Problem details ▸ Give every line of the material again, exactly as written.
— begin —
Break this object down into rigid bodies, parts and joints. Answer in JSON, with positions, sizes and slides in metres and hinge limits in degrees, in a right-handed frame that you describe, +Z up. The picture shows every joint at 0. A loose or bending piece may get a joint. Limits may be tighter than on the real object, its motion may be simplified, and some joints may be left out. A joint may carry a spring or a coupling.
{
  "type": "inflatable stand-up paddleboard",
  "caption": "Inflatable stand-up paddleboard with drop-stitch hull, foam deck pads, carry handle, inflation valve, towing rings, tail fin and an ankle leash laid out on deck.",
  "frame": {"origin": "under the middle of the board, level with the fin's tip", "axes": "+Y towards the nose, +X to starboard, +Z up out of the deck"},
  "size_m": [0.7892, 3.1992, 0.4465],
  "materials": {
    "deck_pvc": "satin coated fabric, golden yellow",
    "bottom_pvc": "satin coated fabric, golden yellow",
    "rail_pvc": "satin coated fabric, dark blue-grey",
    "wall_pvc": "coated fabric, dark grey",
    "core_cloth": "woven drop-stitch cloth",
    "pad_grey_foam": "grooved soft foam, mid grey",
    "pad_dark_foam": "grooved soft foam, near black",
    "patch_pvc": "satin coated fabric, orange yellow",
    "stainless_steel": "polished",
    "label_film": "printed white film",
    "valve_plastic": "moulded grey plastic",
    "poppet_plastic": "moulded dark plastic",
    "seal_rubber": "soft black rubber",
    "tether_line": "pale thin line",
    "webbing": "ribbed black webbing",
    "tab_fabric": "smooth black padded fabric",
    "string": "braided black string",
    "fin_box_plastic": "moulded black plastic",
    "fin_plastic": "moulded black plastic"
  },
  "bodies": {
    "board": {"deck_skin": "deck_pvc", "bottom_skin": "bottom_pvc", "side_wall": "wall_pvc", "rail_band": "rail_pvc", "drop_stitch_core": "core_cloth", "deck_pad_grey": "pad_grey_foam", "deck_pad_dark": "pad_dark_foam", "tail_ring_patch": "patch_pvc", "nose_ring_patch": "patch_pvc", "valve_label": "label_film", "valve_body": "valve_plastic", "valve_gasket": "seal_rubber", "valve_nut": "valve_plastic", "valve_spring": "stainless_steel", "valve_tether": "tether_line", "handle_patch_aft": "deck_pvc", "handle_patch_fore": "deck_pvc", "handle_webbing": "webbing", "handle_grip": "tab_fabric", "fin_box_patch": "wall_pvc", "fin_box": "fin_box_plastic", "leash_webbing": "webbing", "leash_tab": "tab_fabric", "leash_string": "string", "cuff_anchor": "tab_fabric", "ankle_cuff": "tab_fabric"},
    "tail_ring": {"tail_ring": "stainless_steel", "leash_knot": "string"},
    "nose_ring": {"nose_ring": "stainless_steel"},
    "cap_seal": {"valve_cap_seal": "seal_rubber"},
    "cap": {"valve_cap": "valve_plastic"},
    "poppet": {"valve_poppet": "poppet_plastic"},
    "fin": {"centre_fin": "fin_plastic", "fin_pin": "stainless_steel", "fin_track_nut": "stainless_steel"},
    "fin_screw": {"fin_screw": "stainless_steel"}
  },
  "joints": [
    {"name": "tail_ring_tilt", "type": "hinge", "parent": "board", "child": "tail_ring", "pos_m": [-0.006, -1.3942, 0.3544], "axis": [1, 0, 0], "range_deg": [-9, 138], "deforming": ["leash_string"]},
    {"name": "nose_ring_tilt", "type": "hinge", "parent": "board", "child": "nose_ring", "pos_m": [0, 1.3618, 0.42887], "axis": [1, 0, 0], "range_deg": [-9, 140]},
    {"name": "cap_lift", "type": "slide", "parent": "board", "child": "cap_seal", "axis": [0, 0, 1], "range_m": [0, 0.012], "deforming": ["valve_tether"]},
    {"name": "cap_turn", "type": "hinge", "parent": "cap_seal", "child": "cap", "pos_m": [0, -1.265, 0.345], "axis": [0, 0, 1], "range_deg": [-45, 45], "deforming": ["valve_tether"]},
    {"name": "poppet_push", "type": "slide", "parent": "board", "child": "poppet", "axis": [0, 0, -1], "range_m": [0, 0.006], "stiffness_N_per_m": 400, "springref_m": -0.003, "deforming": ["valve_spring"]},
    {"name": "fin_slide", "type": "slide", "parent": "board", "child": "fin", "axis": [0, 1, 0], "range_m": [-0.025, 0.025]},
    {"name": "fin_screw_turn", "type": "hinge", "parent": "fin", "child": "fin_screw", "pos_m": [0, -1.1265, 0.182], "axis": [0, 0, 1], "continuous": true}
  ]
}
— end —
Complete answer ▸
Break this object down into rigid bodies, parts and joints. Answer in JSON, with positions, sizes and slides in metres and hinge limits in degrees, in a right-handed frame that you describe, +Z up. The picture shows every joint at 0. A loose or bending piece may get a joint. Limits may be tighter than on the real object, its motion may be simplified, and some joints may be left out. A joint may carry a spring or a coupling.
{
  "type": "inflatable stand-up paddleboard",
  "caption": "Inflatable stand-up paddleboard with drop-stitch hull, foam deck pads, carry handle, inflation valve, towing rings, tail fin and an ankle leash laid out on deck.",
  "frame": {"origin": "under the middle of the board, level with the fin's tip", "axes": "+Y towards the nose, +X to starboard, +Z up out of the deck"},
  "size_m": [0.7892, 3.1992, 0.4465],
  "materials": {
    "deck_pvc": "satin coated fabric, golden yellow",
    "bottom_pvc": "satin coated fabric, golden yellow",
    "rail_pvc": "satin coated fabric, dark blue-grey",
    "wall_pvc": "coated fabric, dark grey",
    "core_cloth": "woven drop-stitch cloth",
    "pad_grey_foam": "grooved soft foam, mid grey",
    "pad_dark_foam": "grooved soft foam, near black",
    "patch_pvc": "satin coated fabric, orange yellow",
    "stainless_steel": "polished",
    "label_film": "printed white film",
    "valve_plastic": "moulded grey plastic",
    "poppet_plastic": "moulded dark plastic",
    "seal_rubber": "soft black rubber",
    "tether_line": "pale thin line",
    "webbing": "ribbed black webbing",
    "tab_fabric": "smooth black padded fabric",
    "string": "braided black string",
    "fin_box_plastic": "moulded black plastic",
    "fin_plastic": "moulded black plastic"
  },
  "bodies": {
    "board": {"deck_skin": "deck_pvc", "bottom_skin": "bottom_pvc", "side_wall": "wall_pvc", "rail_band": "rail_pvc", "drop_stitch_core": "core_cloth", "deck_pad_grey": "pad_grey_foam", "deck_pad_dark": "pad_dark_foam", "tail_ring_patch": "patch_pvc", "nose_ring_patch": "patch_pvc", "valve_label": "label_film", "valve_body": "valve_plastic", "valve_gasket": "seal_rubber", "valve_nut": "valve_plastic", "valve_spring": "stainless_steel", "valve_tether": "tether_line", "handle_patch_aft": "deck_pvc", "handle_patch_fore": "deck_pvc", "handle_webbing": "webbing", "handle_grip": "tab_fabric", "fin_box_patch": "wall_pvc", "fin_box": "fin_box_plastic", "leash_webbing": "webbing", "leash_tab": "tab_fabric", "leash_string": "string", "cuff_anchor": "tab_fabric", "ankle_cuff": "tab_fabric"},
    "tail_ring": {"tail_ring": "stainless_steel", "leash_knot": "string"},
    "nose_ring": {"nose_ring": "stainless_steel"},
    "cap_seal": {"valve_cap_seal": "seal_rubber"},
    "cap": {"valve_cap": "valve_plastic"},
    "poppet": {"valve_poppet": "poppet_plastic"},
    "fin": {"centre_fin": "fin_plastic", "fin_pin": "stainless_steel", "fin_track_nut": "stainless_steel"},
    "fin_screw": {"fin_screw": "stainless_steel"}
  },
  "joints": [
    {"name": "tail_ring_tilt", "type": "hinge", "parent": "board", "child": "tail_ring", "pos_m": [-0.006, -1.3942, 0.3544], "axis": [1, 0, 0], "range_deg": [-9, 138], "deforming": ["leash_string"]},
    {"name": "nose_ring_tilt", "type": "hinge", "parent": "board", "child": "nose_ring", "pos_m": [0, 1.3618, 0.42887], "axis": [1, 0, 0], "range_deg": [-9, 140]},
    {"name": "cap_lift", "type": "slide", "parent": "board", "child": "cap_seal", "axis": [0, 0, 1], "range_m": [0, 0.012], "deforming": ["valve_tether"]},
    {"name": "cap_turn", "type": "hinge", "parent": "cap_seal", "child": "cap", "pos_m": [0, -1.265, 0.345], "axis": [0, 0, 1], "range_deg": [-45, 45], "deforming": ["valve_tether"]},
    {"name": "poppet_push", "type": "slide", "parent": "board", "child": "poppet", "axis": [0, 0, -1], "range_m": [0, 0.006], "stiffness_N_per_m": 400, "springref_m": -0.003, "deforming": ["valve_spring"]},
    {"name": "fin_slide", "type": "slide", "parent": "board", "child": "fin", "axis": [0, 1, 0], "range_m": [-0.025, 0.025]},
    {"name": "fin_screw_turn", "type": "hinge", "parent": "fin", "child": "fin_screw", "pos_m": [0, -1.1265, 0.182], "axis": [0, 0, 1], "continuous": true}
  ]
}